A deep 4-4-2 mid-block ensured Palace had complete central protection in their own half. The midfield four remained extremely narrow – perhaps an expected tactic, given right midfielder James McArthur is regularly deployed in the middle. This tight midfield unit ensured any potential overload in central midfield couldn’t be exploited, as they encouraged their opponents to play in wide areas.
Success for Palace was in pulling Chelsea’s full-backs high and wide, leaving space around the sides of the central defence for Zaha and Townsend to attack. By remaining narrow, they also encouraged crosses from the home side – they were more than comfortable with dealing with lone striker Alvaro Morata in the air.

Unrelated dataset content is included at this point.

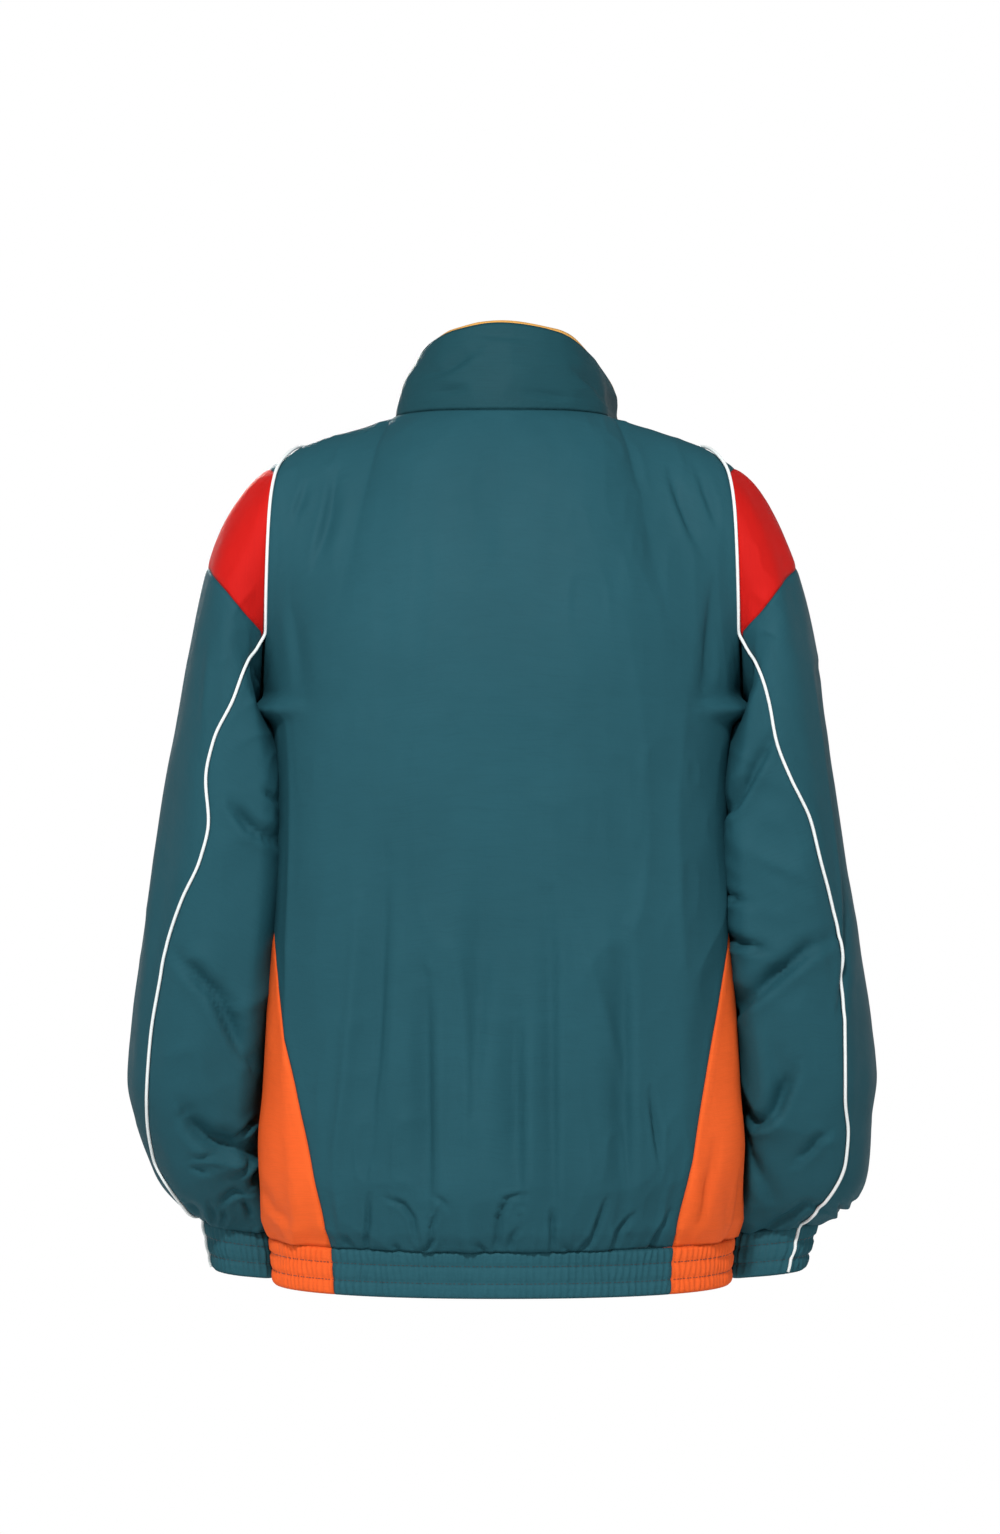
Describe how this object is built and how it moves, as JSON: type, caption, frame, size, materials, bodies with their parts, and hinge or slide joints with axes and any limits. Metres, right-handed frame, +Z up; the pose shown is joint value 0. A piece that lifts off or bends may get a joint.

As the hosts grew impatient with their progress and pushed extra numbers into the penalty area, the overload on Morata reduced. Palace’s back line went from a central four-on-one to a four-on-three, with Pedro and Willian now moving inside to help draw defenders away from Morata – this set-up led to the opening goal of the game.
After grabbing a surprise equaliser, Palace reinstated their deep mid-block. Over time, this converted into a complete low-block, as they simply looked to hold on for a point. The visitors will have been extremely disappointed to concede a second goal from a set-piece, as this was one area in which Palace should have been dominant. In restoring their lead, Chelsea stepped up their attacking play, with their left-sided attacks ultimately proving too much for the visitors.